Afin d’assurer la transposition de ces deux textes, le Gouvernement français a fait le choix symbolique de ne pas abroger la loi fondatrice du 6 janvier 1978.

Certes, l’adaptation du droit national au règlement et la transposition de la directive exigent de remanier plusieurs articles de cette loi, mais les principes fondateurs dégagés par le législateur il y a près de quarante ans demeurent toujours valables.

À cet égard, la loi du 20 juin 2018 retranscrit les dispositions du règlement qui conforte les droits des personnes physiques sur leurs données à caractère personnel déjà garantis dans la loi du 6 janvier 1978 (notamment le droit d’information des personnes), et en crée de nouveaux comme le droit à l’effacement ou « droit à l’oubli » et le droit à la portabilité des données.

En outre, le règlement uniformise et simplifie les règles auxquelles les organismes traitant des données sont soumis tout en renforçant les garanties offertes par la loi de 1978.

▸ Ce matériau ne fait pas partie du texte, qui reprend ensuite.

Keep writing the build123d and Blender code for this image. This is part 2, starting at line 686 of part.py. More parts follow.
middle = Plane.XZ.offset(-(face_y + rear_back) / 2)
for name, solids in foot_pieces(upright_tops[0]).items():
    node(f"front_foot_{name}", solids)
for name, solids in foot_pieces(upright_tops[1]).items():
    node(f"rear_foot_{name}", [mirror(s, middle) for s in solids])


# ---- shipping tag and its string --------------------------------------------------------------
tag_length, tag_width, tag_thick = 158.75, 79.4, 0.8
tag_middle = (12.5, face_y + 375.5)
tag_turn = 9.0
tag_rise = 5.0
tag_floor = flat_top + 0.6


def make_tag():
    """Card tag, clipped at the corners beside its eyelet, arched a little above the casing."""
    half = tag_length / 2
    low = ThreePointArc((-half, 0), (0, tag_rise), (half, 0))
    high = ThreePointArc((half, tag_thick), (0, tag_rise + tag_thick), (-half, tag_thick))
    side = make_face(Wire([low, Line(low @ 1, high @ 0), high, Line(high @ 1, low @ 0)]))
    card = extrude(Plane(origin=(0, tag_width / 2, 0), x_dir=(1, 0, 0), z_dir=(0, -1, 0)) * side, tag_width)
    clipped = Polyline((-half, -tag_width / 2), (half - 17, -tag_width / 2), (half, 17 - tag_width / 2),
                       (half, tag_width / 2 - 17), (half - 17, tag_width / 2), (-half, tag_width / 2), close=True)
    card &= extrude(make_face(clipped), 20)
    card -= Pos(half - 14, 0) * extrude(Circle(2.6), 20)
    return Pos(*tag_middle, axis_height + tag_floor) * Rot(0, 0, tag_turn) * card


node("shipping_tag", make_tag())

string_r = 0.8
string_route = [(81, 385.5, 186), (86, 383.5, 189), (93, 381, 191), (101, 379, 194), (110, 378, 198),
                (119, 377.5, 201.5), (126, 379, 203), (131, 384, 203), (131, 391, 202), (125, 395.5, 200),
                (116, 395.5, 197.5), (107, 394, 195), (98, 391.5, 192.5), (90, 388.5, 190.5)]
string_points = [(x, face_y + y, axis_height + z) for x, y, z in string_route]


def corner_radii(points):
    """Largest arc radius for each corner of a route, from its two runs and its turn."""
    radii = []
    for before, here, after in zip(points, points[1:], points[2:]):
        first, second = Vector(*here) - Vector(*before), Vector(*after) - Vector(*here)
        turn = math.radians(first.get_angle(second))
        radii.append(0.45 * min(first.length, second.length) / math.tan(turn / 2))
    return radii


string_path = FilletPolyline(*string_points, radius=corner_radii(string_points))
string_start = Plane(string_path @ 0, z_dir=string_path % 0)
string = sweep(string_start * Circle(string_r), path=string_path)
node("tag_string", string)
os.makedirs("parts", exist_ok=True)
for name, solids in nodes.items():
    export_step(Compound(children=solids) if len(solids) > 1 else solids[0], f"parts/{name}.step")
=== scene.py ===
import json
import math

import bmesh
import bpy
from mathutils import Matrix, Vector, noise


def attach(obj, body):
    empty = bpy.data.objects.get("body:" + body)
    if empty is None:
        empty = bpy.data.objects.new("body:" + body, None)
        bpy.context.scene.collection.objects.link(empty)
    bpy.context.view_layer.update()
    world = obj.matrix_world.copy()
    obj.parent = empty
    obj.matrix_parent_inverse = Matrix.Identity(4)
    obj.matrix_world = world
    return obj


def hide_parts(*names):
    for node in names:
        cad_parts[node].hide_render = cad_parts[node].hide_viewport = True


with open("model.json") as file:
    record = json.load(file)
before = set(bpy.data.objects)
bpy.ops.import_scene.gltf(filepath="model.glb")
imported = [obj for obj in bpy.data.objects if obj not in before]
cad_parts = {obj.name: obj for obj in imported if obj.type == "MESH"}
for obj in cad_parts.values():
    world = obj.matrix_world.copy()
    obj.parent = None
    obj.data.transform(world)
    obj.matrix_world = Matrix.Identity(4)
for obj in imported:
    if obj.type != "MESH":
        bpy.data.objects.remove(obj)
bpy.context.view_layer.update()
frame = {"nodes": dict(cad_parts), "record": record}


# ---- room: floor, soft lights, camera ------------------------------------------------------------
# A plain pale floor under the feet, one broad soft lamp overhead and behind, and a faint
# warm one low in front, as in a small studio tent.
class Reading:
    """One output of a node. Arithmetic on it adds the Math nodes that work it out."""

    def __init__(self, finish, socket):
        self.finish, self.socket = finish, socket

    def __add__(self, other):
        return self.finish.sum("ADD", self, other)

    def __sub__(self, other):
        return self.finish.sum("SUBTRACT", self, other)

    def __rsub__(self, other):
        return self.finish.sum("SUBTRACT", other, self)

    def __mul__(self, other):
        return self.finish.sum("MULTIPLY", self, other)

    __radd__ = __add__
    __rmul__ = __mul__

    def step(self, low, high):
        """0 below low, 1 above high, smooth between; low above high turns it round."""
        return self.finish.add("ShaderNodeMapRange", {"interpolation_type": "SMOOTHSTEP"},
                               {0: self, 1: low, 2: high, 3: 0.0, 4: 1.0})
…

Il prévoit en particulier la réduction des formalités préalables pour la mise en œuvre des traitements comportant le moins de risques, avec le passage d’un système de contrôle a priori de la CNIL, par le biais des déclarations et autorisations, à un contrôle a posteriori plus adapté aux évolutions technologiques.

En contrepartie, la CNIL voit ses pouvoirs de contrôle et de sanctions renforcés avec la possibilité d’infliger des amendes pouvant aller jusqu’à 20 millions d’euros ou 4 % du chiffre d’affaires mondial de l’organisme concerné.